Moscow is not expected to make those assurances, leading sanctions watchers to expect the second round of penalties to be imposed.

The State Department notified Congress in August that it had determined Russia used banned weapons during the March poisoning of a former Russian agent and his daughter in the UK. The determination triggered an initial round of mandatory sanctions terminating arms sales and U.S. exports of national security-sensitive goods and technology to Russia.

The law requires the president to pick three of the following six penalties to impose for the second round of sanctions:Restricting U.S. imports of Russian goods, “which may include petroleum or any petroleum product”; banning American exports to Russia of all goods and technology, except food and agricultural products; opposing loans or technical assistance to Russia by international financial institutions; prohibiting U.S. banks from making new loans to the Russian government; downgrading diplomatic relations between the U.S. and Russia, and restricting air travel in the U.S. by Russia’s national flag carrier Aeroflot.

A State Department spokeswoman declined to give any details on how that decision would be made.

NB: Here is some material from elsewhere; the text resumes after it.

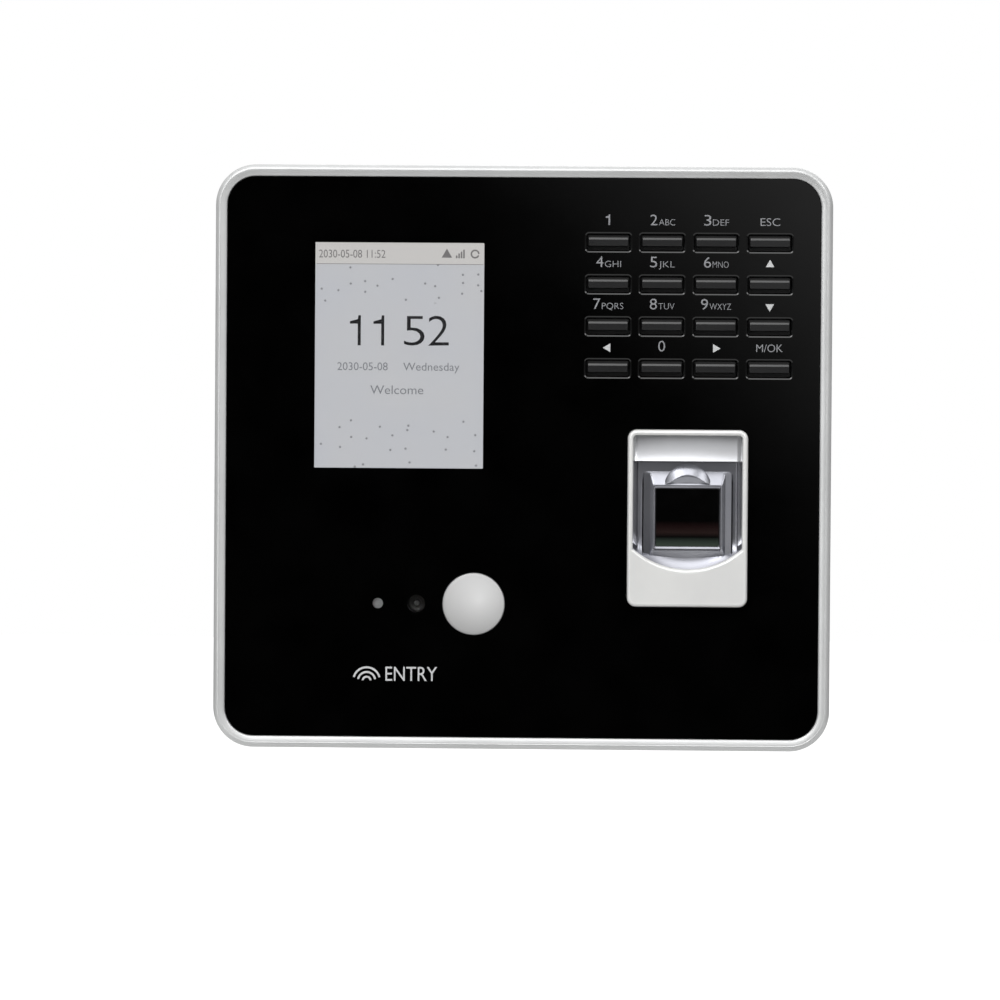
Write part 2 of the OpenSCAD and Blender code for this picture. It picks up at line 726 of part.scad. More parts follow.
module rear_cavity() {
    w = rear_w - 2 * shell_t;
    h = rear_h - 2 * shell_t;
    taper = taper_in * (taper_depth - rear_back - shell_t) / (taper_depth - rear_back);
    slab(taper_depth, split + over) round_rect(w, h, rear_r - shell_t);
    hull() {
        slab(taper_depth, taper_depth + 0.1) round_rect(w, h, rear_r - shell_t, $fn = hull_fn);
        slab(rear_back + shell_t, rear_back + shell_t + 0.1)
            round_rect(w - 2 * taper, h - 2 * taper, rear_r - shell_t - 1, $fn = hull_fn);
    }
}

// Tongue that fits inside the rim of the front housing
module rear_tongue() {
    w = front_w - 2 * shell_t - 2 * snug;
    h = front_h - 2 * shell_t - 2 * snug;
    r = front_r - shell_t - snug;
    slab(split - 1.5, split + 1.9) difference() {
        round_rect(w, h, r);
        round_rect(w - 3, h - 3, r - 1.5);
    }
}

// Openings in the floor of the bay, one per connector
module connector_windows(grow) {
    span([rj[0][0] - grow, rj[0][1] + grow], [rj[1][0] - grow, rj[1][1] + grow]);
    span([jack_box[0][0] - grow, jack_box[0][1] + grow], [jack_box[1][0] - grow, jack_box[1][1] + grow]);
    span([block_x - grow, block_x + block_ways * block_step + 1 + grow],
         [block_z[0] - grow, block_z[1] + grow]);
    span([reset_x - 2.25 - grow, reset_x + 2.25 + grow], [reset_z - 2.25 - grow, reset_z + 2.25 + grow]);
}

module speaker_holes() {
    hole_r = 0.9;
    ring_step = 4.2;
    translate([speaker_x, speaker_z]) {
        circle(hole_r);
        for (ring = [1:3], i = [0:6 * ring - 1])
            rotate(i * 60 / ring) translate([ring * ring_step, 0]) circle(hole_r);
    }
}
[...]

Congress is considering still more sanctions against Russia in response to its activities in Syria and Ukraine and allegations of interference in U.S. elections, but those bills are on hold until lawmakers return from the U.S. midterm elections on November 6. The proposals target the Nord Stream 2 natural gas pipeline, other investments in energy projects with Russian state-owned companies and dollar transactions with several major Russian banks.